- **INSTRUCTIONS FOR THE TASK**: Repeat exactly the stretch of lines from the line containing "make_arm(side, x, painted)" through the line containing "bpy.context.scene.collection.objects.link(empty)", both included, and nothing else.

- **DATASET ROWS**:
────────────────────────────────────────

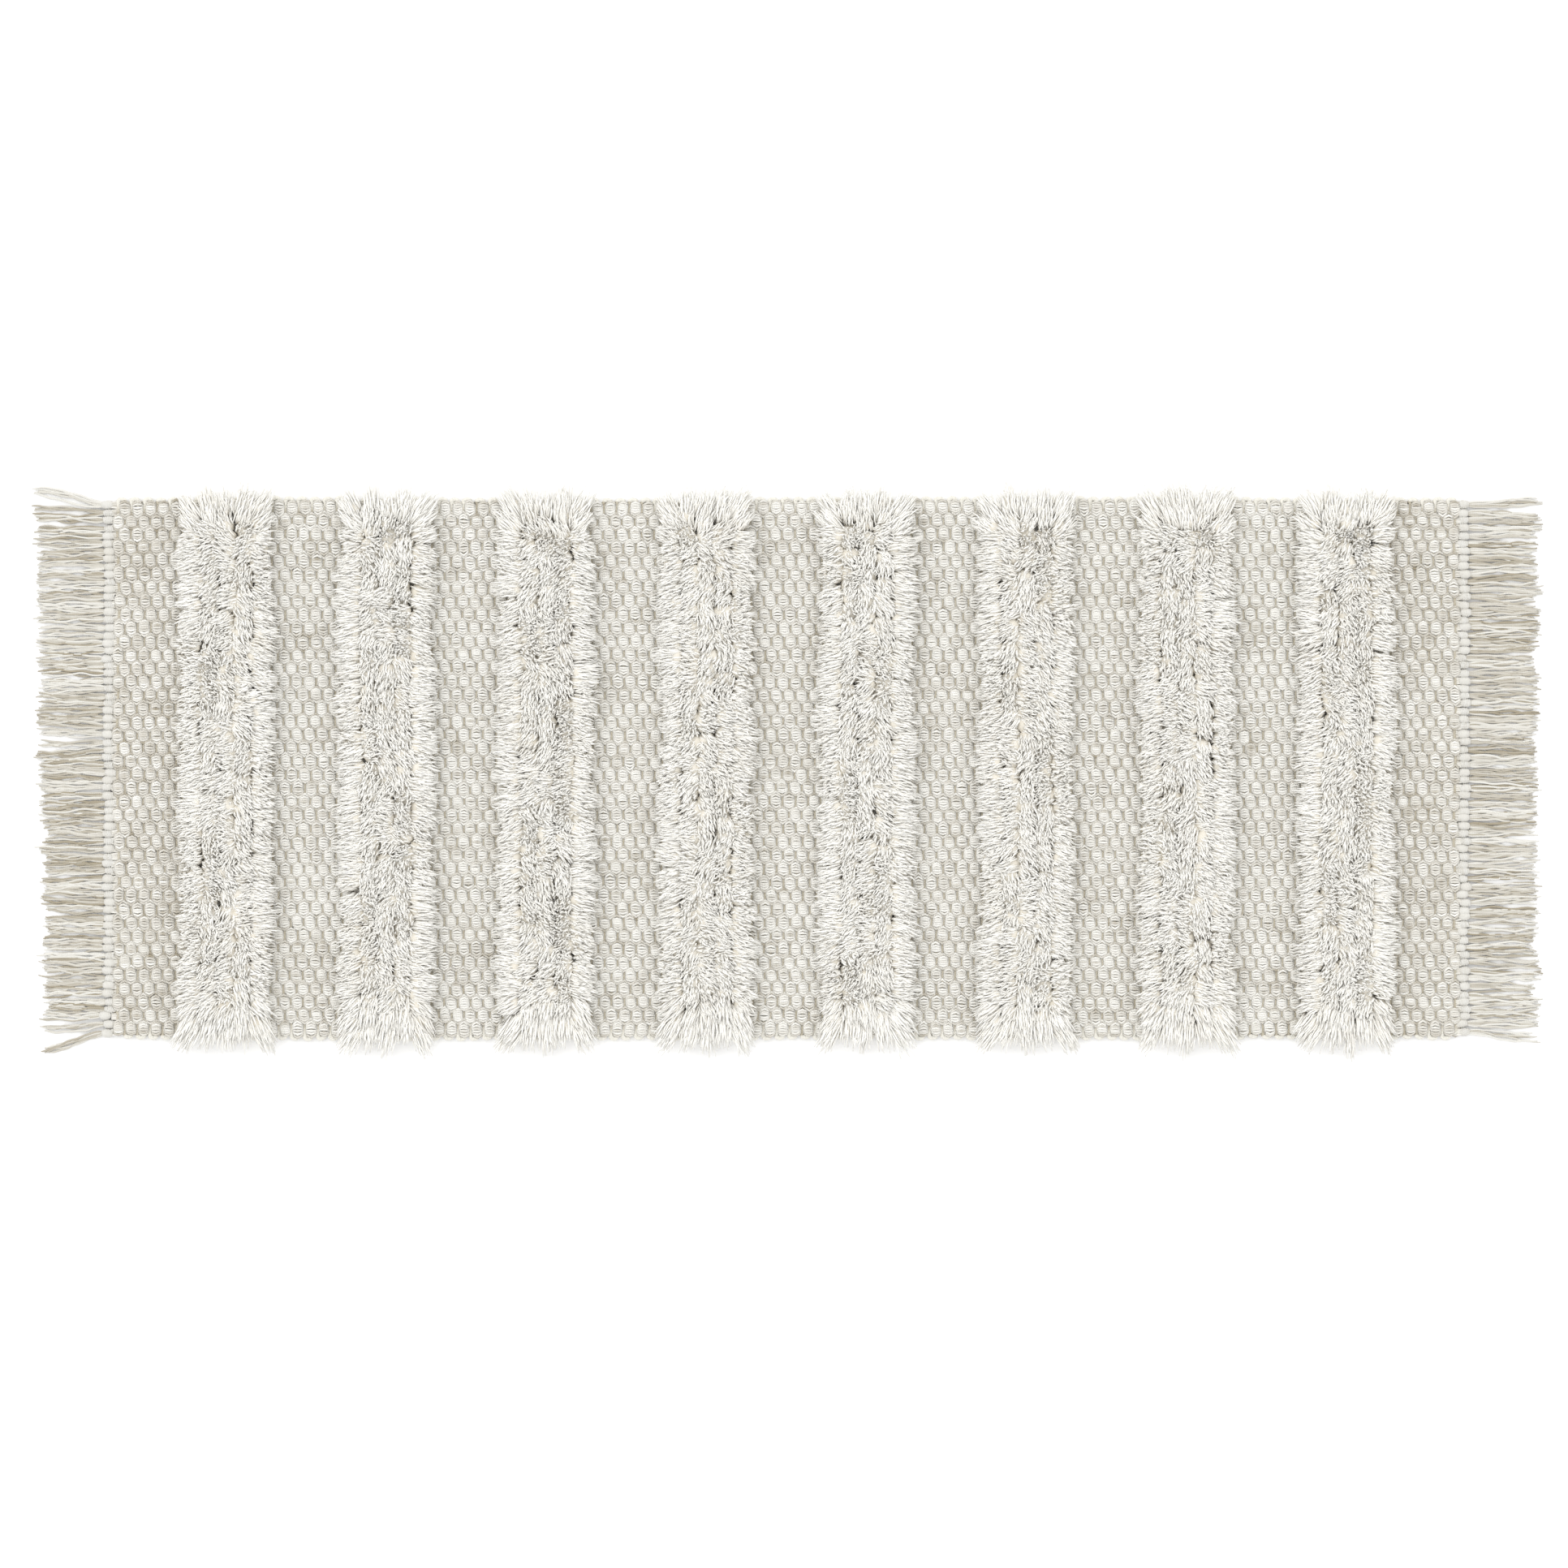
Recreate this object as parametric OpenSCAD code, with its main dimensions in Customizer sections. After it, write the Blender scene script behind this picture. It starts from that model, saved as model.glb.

────────────────────────────────────────

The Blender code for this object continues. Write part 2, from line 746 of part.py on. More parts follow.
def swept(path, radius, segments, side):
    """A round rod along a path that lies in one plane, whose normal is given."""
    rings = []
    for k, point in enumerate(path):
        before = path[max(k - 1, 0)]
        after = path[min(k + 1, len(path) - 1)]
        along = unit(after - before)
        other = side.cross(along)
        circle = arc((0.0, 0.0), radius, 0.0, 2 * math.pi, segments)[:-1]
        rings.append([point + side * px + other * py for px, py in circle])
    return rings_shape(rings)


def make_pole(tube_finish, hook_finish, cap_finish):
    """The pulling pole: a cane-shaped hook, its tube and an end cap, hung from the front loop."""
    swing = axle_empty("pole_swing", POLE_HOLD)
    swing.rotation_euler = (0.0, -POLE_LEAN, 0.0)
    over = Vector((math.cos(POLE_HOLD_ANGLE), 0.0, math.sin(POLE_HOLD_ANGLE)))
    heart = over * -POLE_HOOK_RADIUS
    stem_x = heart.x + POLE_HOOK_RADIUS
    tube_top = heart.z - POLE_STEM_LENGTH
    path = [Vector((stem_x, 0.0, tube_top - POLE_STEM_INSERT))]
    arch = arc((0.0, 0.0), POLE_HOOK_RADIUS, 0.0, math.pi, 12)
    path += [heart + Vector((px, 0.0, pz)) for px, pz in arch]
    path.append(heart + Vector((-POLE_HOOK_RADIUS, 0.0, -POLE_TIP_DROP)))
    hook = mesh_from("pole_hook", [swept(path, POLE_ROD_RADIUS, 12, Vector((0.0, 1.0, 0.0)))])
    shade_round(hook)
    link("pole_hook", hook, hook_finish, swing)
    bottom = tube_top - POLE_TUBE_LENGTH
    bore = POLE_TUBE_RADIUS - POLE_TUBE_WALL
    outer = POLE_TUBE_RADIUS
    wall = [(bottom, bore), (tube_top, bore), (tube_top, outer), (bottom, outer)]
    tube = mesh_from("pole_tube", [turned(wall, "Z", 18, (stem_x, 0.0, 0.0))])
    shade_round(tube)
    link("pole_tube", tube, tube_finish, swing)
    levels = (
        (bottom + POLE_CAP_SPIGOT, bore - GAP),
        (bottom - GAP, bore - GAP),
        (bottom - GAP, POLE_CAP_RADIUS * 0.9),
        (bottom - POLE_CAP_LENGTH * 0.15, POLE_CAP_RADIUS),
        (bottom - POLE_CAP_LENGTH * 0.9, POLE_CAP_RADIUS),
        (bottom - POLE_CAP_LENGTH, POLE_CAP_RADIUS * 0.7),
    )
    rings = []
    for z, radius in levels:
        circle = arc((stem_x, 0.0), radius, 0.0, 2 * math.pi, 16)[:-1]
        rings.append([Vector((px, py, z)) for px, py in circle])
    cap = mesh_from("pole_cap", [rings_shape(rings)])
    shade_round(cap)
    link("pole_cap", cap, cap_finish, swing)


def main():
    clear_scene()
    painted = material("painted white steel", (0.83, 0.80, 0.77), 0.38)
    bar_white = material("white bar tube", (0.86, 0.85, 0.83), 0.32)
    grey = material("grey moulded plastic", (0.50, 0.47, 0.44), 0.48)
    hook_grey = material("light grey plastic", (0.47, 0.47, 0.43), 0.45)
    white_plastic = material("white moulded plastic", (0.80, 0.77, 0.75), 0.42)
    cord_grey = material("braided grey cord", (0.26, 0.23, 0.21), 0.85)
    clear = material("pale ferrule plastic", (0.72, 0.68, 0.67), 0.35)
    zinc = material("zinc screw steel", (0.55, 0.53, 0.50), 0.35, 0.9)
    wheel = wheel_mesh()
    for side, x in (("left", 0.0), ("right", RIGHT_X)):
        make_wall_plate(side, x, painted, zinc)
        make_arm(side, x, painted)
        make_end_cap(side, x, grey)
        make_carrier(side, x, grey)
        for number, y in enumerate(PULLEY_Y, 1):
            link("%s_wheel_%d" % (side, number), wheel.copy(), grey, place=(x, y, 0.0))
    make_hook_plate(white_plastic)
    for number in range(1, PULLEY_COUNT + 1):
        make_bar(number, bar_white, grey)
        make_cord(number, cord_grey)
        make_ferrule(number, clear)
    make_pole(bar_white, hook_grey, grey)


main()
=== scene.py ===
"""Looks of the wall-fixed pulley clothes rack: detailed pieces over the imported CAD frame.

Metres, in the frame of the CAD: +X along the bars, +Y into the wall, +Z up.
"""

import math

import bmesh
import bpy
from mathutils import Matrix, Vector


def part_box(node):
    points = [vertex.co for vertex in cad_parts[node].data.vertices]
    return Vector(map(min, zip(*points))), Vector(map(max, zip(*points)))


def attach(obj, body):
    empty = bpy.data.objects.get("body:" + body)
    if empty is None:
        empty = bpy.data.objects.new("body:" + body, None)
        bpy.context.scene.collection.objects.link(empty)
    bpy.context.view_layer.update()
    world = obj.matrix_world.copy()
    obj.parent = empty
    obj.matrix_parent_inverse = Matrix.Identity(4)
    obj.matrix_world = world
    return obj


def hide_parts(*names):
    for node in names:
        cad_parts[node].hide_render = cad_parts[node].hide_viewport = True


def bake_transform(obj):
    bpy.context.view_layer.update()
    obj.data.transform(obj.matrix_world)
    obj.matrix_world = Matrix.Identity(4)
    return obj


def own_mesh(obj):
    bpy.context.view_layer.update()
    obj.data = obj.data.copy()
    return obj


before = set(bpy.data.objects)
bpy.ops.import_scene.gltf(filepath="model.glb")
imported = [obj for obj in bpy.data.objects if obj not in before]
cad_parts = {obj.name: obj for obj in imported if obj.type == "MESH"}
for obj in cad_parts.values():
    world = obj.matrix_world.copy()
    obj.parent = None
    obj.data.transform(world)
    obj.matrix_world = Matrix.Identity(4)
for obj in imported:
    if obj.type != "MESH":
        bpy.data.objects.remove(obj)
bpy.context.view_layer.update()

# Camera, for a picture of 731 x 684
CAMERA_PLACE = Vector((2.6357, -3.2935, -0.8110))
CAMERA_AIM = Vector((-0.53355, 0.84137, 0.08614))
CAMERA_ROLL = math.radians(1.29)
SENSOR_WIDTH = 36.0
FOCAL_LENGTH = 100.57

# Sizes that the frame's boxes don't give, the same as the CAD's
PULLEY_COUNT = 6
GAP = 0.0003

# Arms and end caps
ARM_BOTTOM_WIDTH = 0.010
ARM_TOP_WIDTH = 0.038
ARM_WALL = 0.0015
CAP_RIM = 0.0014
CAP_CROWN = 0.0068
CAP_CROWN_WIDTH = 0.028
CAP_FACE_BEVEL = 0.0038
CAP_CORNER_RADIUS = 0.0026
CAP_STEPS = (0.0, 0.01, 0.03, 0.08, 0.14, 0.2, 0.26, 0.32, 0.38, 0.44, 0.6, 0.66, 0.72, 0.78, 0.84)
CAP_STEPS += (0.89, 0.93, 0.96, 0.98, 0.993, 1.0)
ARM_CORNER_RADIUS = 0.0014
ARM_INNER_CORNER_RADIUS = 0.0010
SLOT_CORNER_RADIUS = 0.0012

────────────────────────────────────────

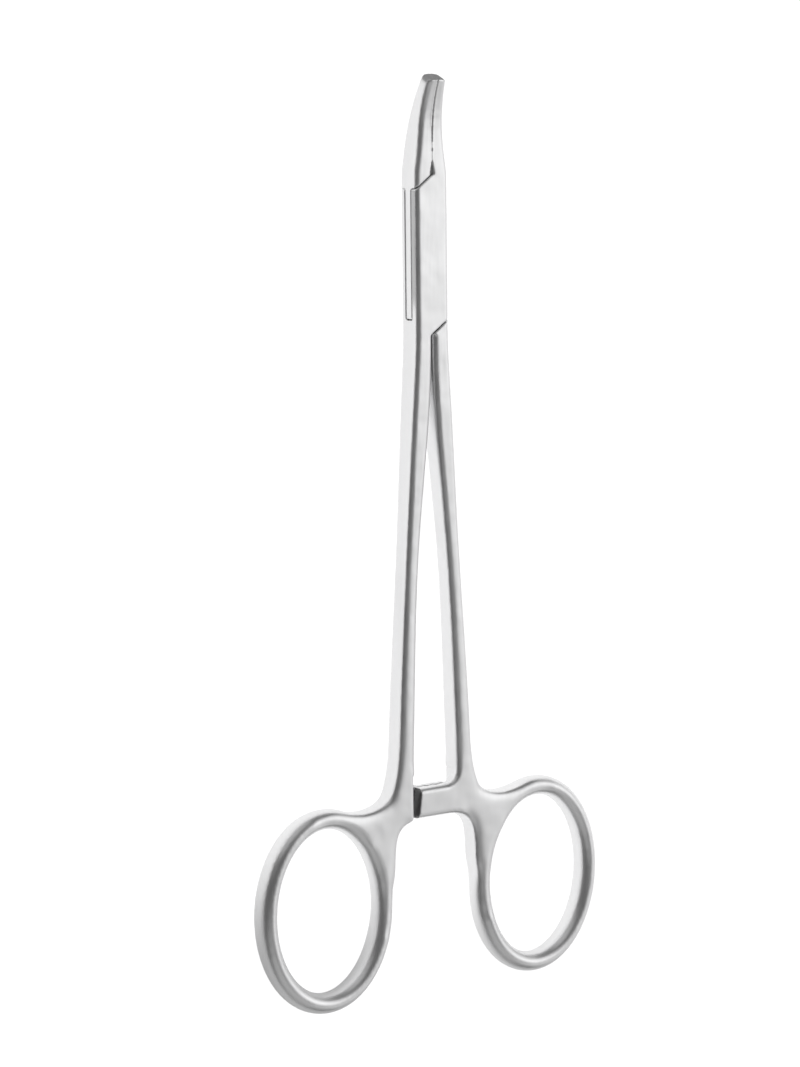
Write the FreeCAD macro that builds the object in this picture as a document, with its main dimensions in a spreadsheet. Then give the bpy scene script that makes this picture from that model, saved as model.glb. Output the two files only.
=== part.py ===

────────────────────────────────────────

- **FINAL RESULT**:
        make_arm(side, x, painted)
        make_end_cap(side, x, grey)
        make_carrier(side, x, grey)
        for number, y in enumerate(PULLEY_Y, 1):
            link("%s_wheel_%d" % (side, number), wheel.copy(), grey, place=(x, y, 0.0))
    make_hook_plate(white_plastic)
    for number in range(1, PULLEY_COUNT + 1):
        make_bar(number, bar_white, grey)
        make_cord(number, cord_grey)
        make_ferrule(number, clear)
    make_pole(bar_white, hook_grey, grey)


main()
=== scene.py ===
"""Looks of the wall-fixed pulley clothes rack: detailed pieces over the imported CAD frame.

Metres, in the frame of the CAD: +X along the bars, +Y into the wall, +Z up.
"""

import math

import bmesh
import bpy
from mathutils import Matrix, Vector


def part_box(node):
    points = [vertex.co for vertex in cad_parts[node].data.vertices]
    return Vector(map(min, zip(*points))), Vector(map(max, zip(*points)))


def attach(obj, body):
    empty = bpy.data.objects.get("body:" + body)
    if empty is None:
        empty = bpy.data.objects.new("body:" + body, None)
        bpy.context.scene.collection.objects.link(empty)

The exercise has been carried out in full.